Bite the Wax Tadpole in the ’80s, making hypothermia fashionable
Bite the Wax Tadpole in the ’80s, making hypothermia fashionable. Left: Darren Smith. Right: Mark Dery, sporting what some claim is a mullet, but which he will insist, to his dying breath, is not. (Photo: Paul Robicheau.)

Formed by Mark Dery and Darren Smith in 1985, Bite the Wax Tadpole sprang from the homebrew cassette revolution and Manhattan’s downtown music scene. Although BTWT played East Village art-club gigs (with Sophie B. Hawkins on drums), the group mostly toured Smith’s Jersey City bedroom, recording songs on a four-track tape deck.
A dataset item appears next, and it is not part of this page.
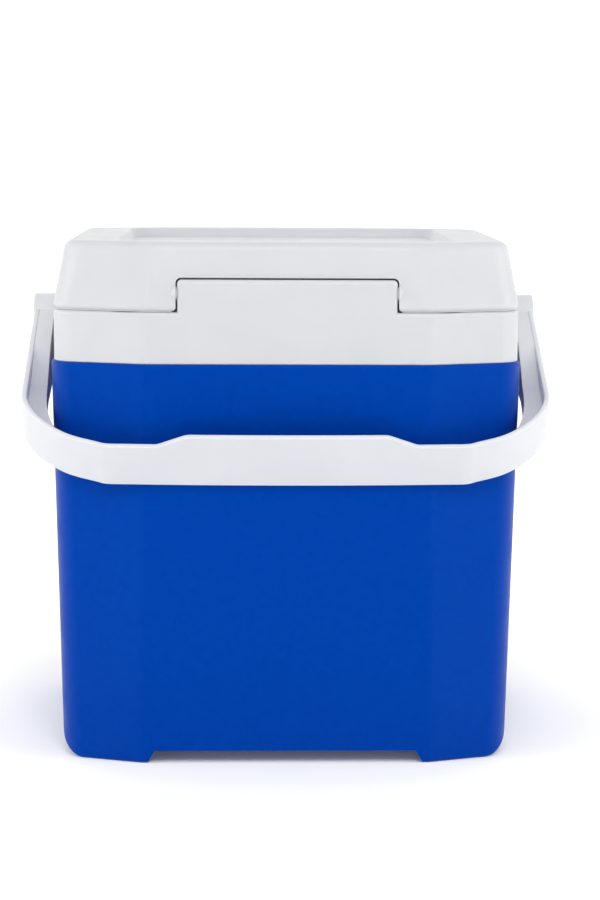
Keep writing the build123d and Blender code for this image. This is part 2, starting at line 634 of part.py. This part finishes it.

This was music made by men in small rooms, with all the twitchy-eyed intensity that implies. Smith, a virtuoso who had studied South Indian vocal music, Balinese gamelan, and electric banjo (with Peter Tork of The Monkees!), proved an ideal foil for Dery, a chronic word-aholic whose spoken-word performances were somewhere between William S. Burroughs’s deadpan monologues and Jack Nicholson’s scenery-chewing rants in The Shining. The landmarks on Smith’s mental map ranged from Bartok to Bollywood, Ice Cube to Meredith Monk; Dery’s influences were the Killer B’s—Burroughs, Bowles, and Ballard. Together, the pair made music full of dark humor and quantum weirdness, with a dream logic all its own.
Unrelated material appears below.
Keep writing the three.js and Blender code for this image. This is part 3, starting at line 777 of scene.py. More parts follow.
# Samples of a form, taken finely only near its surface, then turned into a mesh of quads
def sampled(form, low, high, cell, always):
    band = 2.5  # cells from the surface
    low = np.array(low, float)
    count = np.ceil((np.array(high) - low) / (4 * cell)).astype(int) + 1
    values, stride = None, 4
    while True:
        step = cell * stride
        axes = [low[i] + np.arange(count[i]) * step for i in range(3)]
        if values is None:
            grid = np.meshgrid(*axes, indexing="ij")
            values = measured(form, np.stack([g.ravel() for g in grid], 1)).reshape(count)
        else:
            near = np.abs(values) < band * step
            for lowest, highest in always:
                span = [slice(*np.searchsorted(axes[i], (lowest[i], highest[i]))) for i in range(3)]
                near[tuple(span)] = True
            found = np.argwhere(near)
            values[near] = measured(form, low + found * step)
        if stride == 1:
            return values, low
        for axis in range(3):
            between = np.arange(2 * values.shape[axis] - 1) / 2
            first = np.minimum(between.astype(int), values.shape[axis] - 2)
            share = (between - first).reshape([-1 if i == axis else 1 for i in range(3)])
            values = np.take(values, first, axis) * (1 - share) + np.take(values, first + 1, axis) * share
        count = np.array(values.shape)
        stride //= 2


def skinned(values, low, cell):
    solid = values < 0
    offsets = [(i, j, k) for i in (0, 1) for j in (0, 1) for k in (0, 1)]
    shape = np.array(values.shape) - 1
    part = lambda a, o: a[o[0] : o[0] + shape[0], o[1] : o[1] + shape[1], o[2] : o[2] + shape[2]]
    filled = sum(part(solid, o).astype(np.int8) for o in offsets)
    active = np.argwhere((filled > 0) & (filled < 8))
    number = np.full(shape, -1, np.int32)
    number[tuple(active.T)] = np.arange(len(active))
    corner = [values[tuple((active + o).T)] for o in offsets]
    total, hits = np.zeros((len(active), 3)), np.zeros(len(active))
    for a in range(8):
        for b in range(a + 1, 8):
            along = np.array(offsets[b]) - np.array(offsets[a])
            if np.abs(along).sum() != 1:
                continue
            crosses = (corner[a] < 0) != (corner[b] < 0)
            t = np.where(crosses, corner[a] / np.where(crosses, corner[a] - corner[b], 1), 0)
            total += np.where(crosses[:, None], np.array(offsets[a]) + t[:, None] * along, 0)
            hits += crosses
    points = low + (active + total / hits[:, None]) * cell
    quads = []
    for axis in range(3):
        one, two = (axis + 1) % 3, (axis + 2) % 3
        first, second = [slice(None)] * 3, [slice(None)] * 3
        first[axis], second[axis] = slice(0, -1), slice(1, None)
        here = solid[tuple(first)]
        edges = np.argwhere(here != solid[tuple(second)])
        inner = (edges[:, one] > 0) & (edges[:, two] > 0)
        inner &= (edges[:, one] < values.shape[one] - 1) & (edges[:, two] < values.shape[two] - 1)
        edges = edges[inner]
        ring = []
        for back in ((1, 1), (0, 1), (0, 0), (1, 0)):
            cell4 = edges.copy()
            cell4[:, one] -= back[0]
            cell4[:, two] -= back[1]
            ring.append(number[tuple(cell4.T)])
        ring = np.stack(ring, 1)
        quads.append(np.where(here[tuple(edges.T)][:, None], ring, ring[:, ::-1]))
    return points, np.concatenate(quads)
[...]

The group’s indie-label releases on the cassette-only Sound of Pig label garnered college-radio airplay and critical accolades. Darren has since gone on to pursue a career in composing for the stage and screen. Repo! The Genetic Opera!, a Blade Runner-meets-Rocky Horror rock musical directed by Darren Lynn Bousman and based on a play written and composed by Smith and Terrance Zdunich, is scheduled for release on April 25, 2008.

Bite the Wax Tadpole’s new CD, Turn Me On, Dead Man—the title is taken from the backwards phrase in The Beatles’ “Revolution 9”—anthologizes the best of the band’s early years, from 1985-1992. Recorded by hip-hop/new music engineer Yoram Vazan and post-produced by downtown NYC composer/guitarist Elliott Sharp, the 17-song CD features cameos by new music/alt.rock scenemakers such as Samm Bennett and Yuval Gabay.

(Out now! Available via this site’s ORDER A CD page.)

1 Response to “Turn Me On, Dead Man”

  1. 1 David Maloney June 11, 2019 at 3:10 pm

    Thanks for posting. I have a cassette titled “Satan, Oscillate My Metallic Sonatas” with different tracks. I’ll post on YouTube when I can.